(Work to do)
In full and without alteration, repeat the material.

(Dataset content)

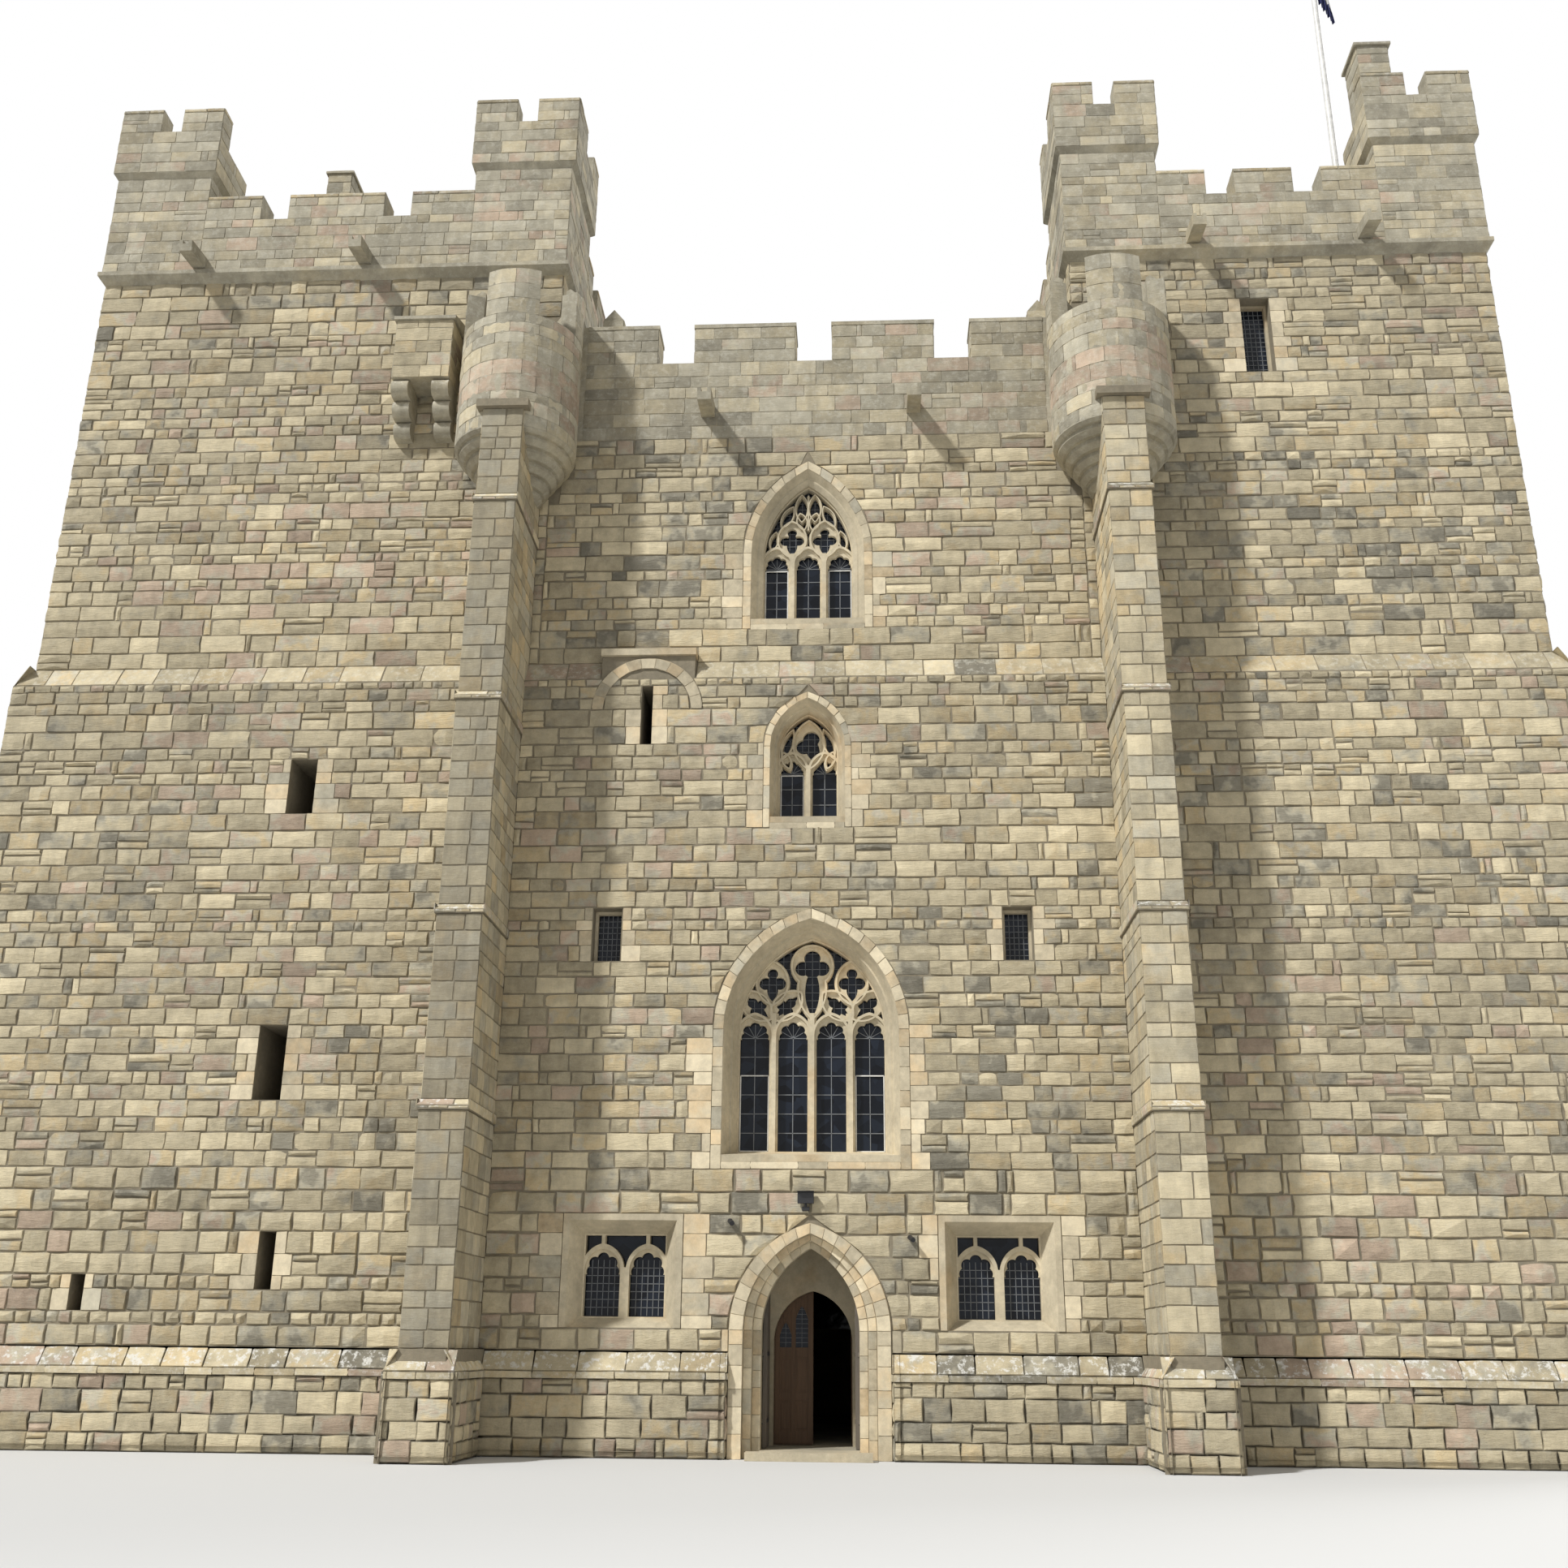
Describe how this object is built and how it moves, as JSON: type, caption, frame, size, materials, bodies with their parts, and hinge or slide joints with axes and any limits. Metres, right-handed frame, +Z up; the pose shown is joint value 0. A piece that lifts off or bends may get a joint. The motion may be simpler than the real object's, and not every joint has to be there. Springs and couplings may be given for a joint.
{
  "type": "castle keep",
  "caption": "Crenellated sandstone castle keep with corner towers, bartizans on stepped buttresses, traceried windows and an arched doorway with swinging doors.",
  "frame": {"origin": "on the ground at the middle of the plan", "axes": "entrance front faces -Y, X runs along the front, Z is up"},
  "size_m": [28.7, 20.24, 33.09],
  "materials": {
    "wall_stone": "squared rubble sandstone, buff with ochre, pink and grey blocks",
    "parapet_stone": "weathered grey-buff ashlar with lichen",
    "dressed_stone": "smooth dressed cream sandstone",
    "floor_stone": "worn flagstones",
    "floor_boards": "wide oak boards",
    "roof_lead": "dull grey lead sheet",
    "window_glass": "dark leaded glass",
    "door_oak": "brown oak",
    "hinge_iron": "black wrought iron",
    "pole_paint": "white gloss paint",
    "flag_cloth": "woven flag cloth in plain bands"
  },
  "bodies": {
    "keep": {"tower_front_left": "wall_stone", "tower_front_right": "wall_stone", "tower_rear_left": "wall_stone", "tower_rear_right": "wall_stone", "front_wall_left": "wall_stone", "front_wall_right": "wall_stone", "front_wall_over_door": "wall_stone", "rear_wall": "wall_stone", "side_walls": "wall_stone", "plinth_front": "wall_stone", "plinth_rear": "wall_stone", "plinth_sides": "wall_stone", "ground_floor": "floor_stone", "first_floor": "floor_boards", "second_floor": "floor_boards", "third_floor": "floor_boards", "hall_roof": "roof_lead", "tower_roofs": "roof_lead", "hall_parapets": "parapet_stone", "tower_parapets": "parapet_stone", "turrets": "parapet_stone", "buttresses": "wall_stone", "bartizans": "parapet_stone", "great_windows": "dressed_stone", "middle_windows": "dressed_stone", "top_windows": "dressed_stone", "ground_windows": "dressed_stone", "small_windows": "dressed_stone", "window_surrounds": "dressed_stone", "ground_glass": "window_glass", "first_glass": "window_glass", "second_glass": "window_glass", "third_glass": "window_glass", "spouts": "parapet_stone", "garderobe": "wall_stone", "roof_stacks": "parapet_stone", "flagpole": "pole_paint", "flag": "flag_cloth", "door_surround": "dressed_stone", "inner_door_frame": "dressed_stone", "door_steps": "dressed_stone", "hinge_hooks": "hinge_iron"},
    "outer_leaf_left": {"outer_leaf_left": "door_oak"},
    "outer_leaf_right": {"outer_leaf_right": "door_oak"},
    "inner_leaf_left": {"inner_leaf_left": "door_oak"},
    "inner_leaf_right": {"inner_leaf_right": "door_oak"}
  },
  "joints": [
    {"name": "outer_left_hinge", "type": "hinge", "parent": "keep", "child": "outer_leaf_left", "pos_m": [-0.095, -7.485, 0], "axis": [0, 0, 1], "range_deg": [-90, 0]},
    {"name": "outer_right_hinge", "type": "hinge", "parent": "keep", "child": "outer_leaf_right", "pos_m": [1.445, -7.485, 0], "axis": [0, 0, 1], "range_deg": [0, 90]},
    {"name": "inner_left_hinge", "type": "hinge", "parent": "keep", "child": "inner_leaf_left", "pos_m": [-0.015, -6.295, 0], "axis": [0, 0, 1], "range_deg": [0, 90]},
    {"name": "inner_right_hinge", "type": "hinge", "parent": "keep", "child": "inner_leaf_right", "pos_m": [1.365, -6.295, 0], "axis": [0, 0, 1], "range_deg": [0, 90]}
  ]
}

(Correct result)
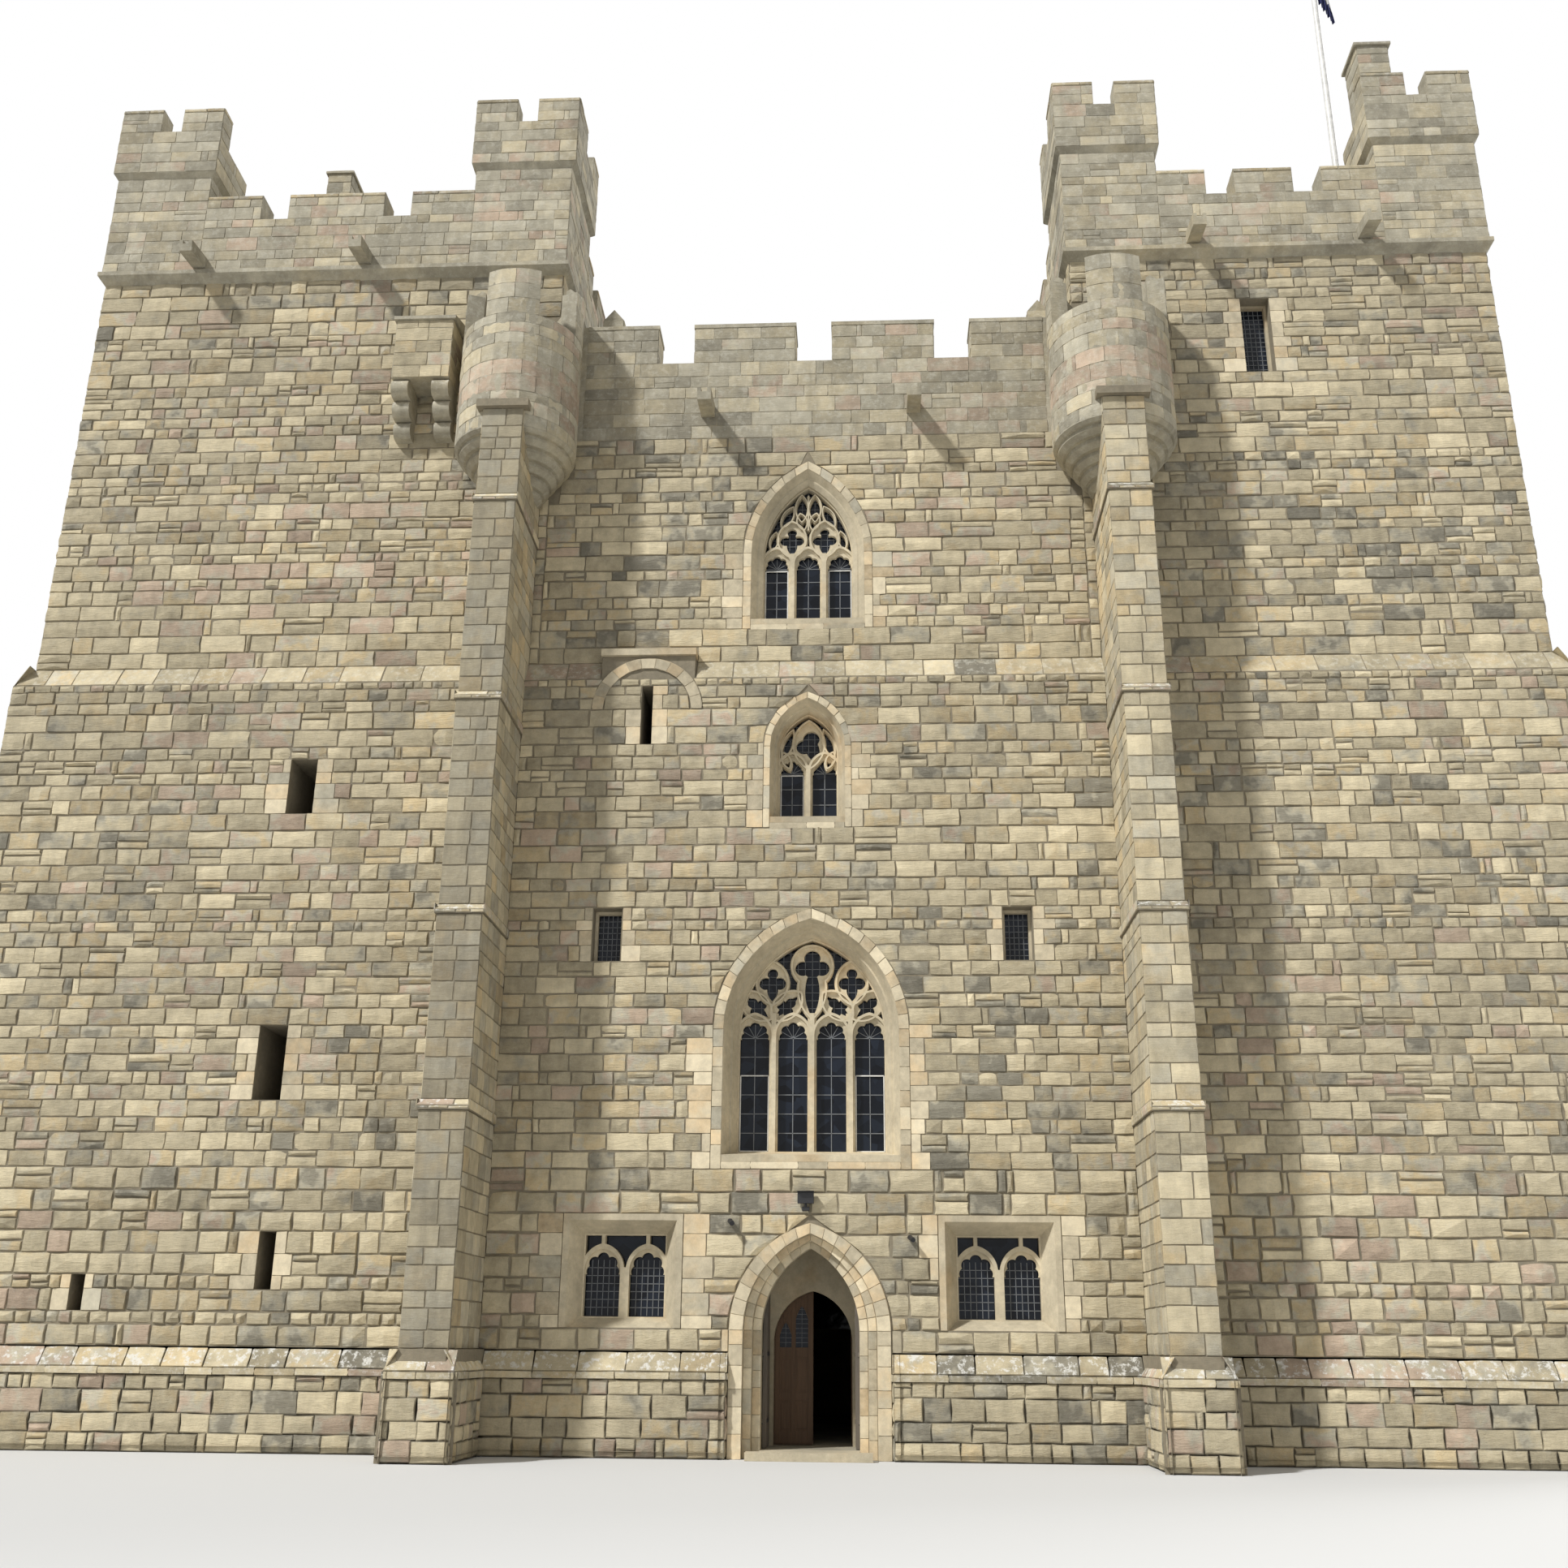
Describe how this object is built and how it moves, as JSON: type, caption, frame, size, materials, bodies with their parts, and hinge or slide joints with axes and any limits. Metres, right-handed frame, +Z up; the pose shown is joint value 0. A piece that lifts off or bends may get a joint. The motion may be simpler than the real object's, and not every joint has to be there. Springs and couplings may be given for a joint.
{
  "type": "castle keep",
  "caption": "Crenellated sandstone castle keep with corner towers, bartizans on stepped buttresses, traceried windows and an arched doorway with swinging doors.",
  "frame": {"origin": "on the ground at the middle of the plan", "axes": "entrance front faces -Y, X runs along the front, Z is up"},
  "size_m": [28.7, 20.24, 33.09],
  "materials": {
    "wall_stone": "squared rubble sandstone, buff with ochre, pink and grey blocks",
    "parapet_stone": "weathered grey-buff ashlar with lichen",
    "dressed_stone": "smooth dressed cream sandstone",
    "floor_stone": "worn flagstones",
    "floor_boards": "wide oak boards",
    "roof_lead": "dull grey lead sheet",
    "window_glass": "dark leaded glass",
    "door_oak": "brown oak",
    "hinge_iron": "black wrought iron",
    "pole_paint": "white gloss paint",
    "flag_cloth": "woven flag cloth in plain bands"
  },
  "bodies": {
    "keep": {"tower_front_left": "wall_stone", "tower_front_right": "wall_stone", "tower_rear_left": "wall_stone", "tower_rear_right": "wall_stone", "front_wall_left": "wall_stone", "front_wall_right": "wall_stone", "front_wall_over_door": "wall_stone", "rear_wall": "wall_stone", "side_walls": "wall_stone", "plinth_front": "wall_stone", "plinth_rear": "wall_stone", "plinth_sides": "wall_stone", "ground_floor": "floor_stone", "first_floor": "floor_boards", "second_floor": "floor_boards", "third_floor": "floor_boards", "hall_roof": "roof_lead", "tower_roofs": "roof_lead", "hall_parapets": "parapet_stone", "tower_parapets": "parapet_stone", "turrets": "parapet_stone", "buttresses": "wall_stone", "bartizans": "parapet_stone", "great_windows": "dressed_stone", "middle_windows": "dressed_stone", "top_windows": "dressed_stone", "ground_windows": "dressed_stone", "small_windows": "dressed_stone", "window_surrounds": "dressed_stone", "ground_glass": "window_glass", "first_glass": "window_glass", "second_glass": "window_glass", "third_glass": "window_glass", "spouts": "parapet_stone", "garderobe": "wall_stone", "roof_stacks": "parapet_stone", "flagpole": "pole_paint", "flag": "flag_cloth", "door_surround": "dressed_stone", "inner_door_frame": "dressed_stone", "door_steps": "dressed_stone", "hinge_hooks": "hinge_iron"},
    "outer_leaf_left": {"outer_leaf_left": "door_oak"},
    "outer_leaf_right": {"outer_leaf_right": "door_oak"},
    "inner_leaf_left": {"inner_leaf_left": "door_oak"},
    "inner_leaf_right": {"inner_leaf_right": "door_oak"}
  },
  "joints": [
    {"name": "outer_left_hinge", "type": "hinge", "parent": "keep", "child": "outer_leaf_left", "pos_m": [-0.095, -7.485, 0], "axis": [0, 0, 1], "range_deg": [-90, 0]},
    {"name": "outer_right_hinge", "type": "hinge", "parent": "keep", "child": "outer_leaf_right", "pos_m": [1.445, -7.485, 0], "axis": [0, 0, 1], "range_deg": [0, 90]},
    {"name": "inner_left_hinge", "type": "hinge", "parent": "keep", "child": "inner_leaf_left", "pos_m": [-0.015, -6.295, 0], "axis": [0, 0, 1], "range_deg": [0, 90]},
    {"name": "inner_right_hinge", "type": "hinge", "parent": "keep", "child": "inner_leaf_right", "pos_m": [1.365, -6.295, 0], "axis": [0, 0, 1], "range_deg": [0, 90]}
  ]
}